In time Kremena started using fabric paints, her technique got more and more complicated, her choice of fabrics more and more diverse and the pictures themselves – more and more beautiful. She says what she finds most difficult is depicting humans, because the fabric constantly changes shape and she has to be extra careful so that the facial features will not be distorted. Unfortunately, in recent years interest in textile pictures has been dwindling in Bulgaria because they are so expensive, but the price is so high because the materials used and the work that goes into making them are themselves expensive. At one time Kremena gave up making textile paintings, but she recently created one more picture.
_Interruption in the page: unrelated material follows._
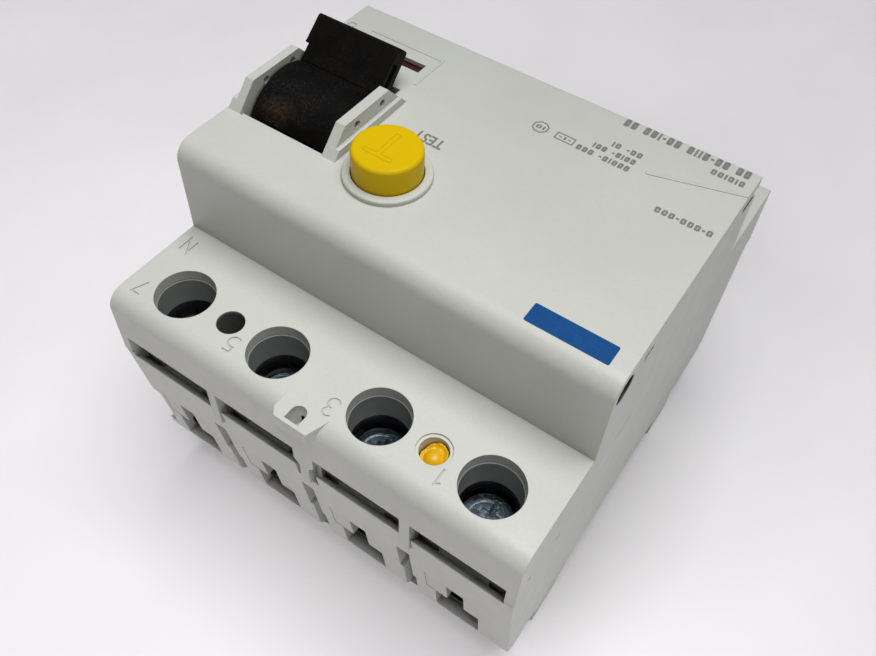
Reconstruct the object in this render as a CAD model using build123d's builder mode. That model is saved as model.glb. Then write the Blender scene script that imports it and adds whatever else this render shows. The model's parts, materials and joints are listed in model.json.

To cater for the interest of customers, the artist has channeled her talent in a different direction:

“In recent years I have been making smaller works – they too are hand-made and unique, but they are more practical and more people can afford them. I also make book and tablet cases, candlesticks, ornamental plates, vases, I also paint on glass and make bags with inlays. Women relish having something that no one else has, something that is one of a kind. The inlays are abstract, sometimes floral.”
Which part of her work does Kremena enjoy most?
“The most pleasurable part of the process is inventing something new, designing it, but also seeing the finished product. It is a delight to see a design come to life.”
Kremena says she is not making any grand plans for the future, that it is her ideas of the moment that matter most. She is to take part in expositions and bazaars where she will be displaying her delightful works.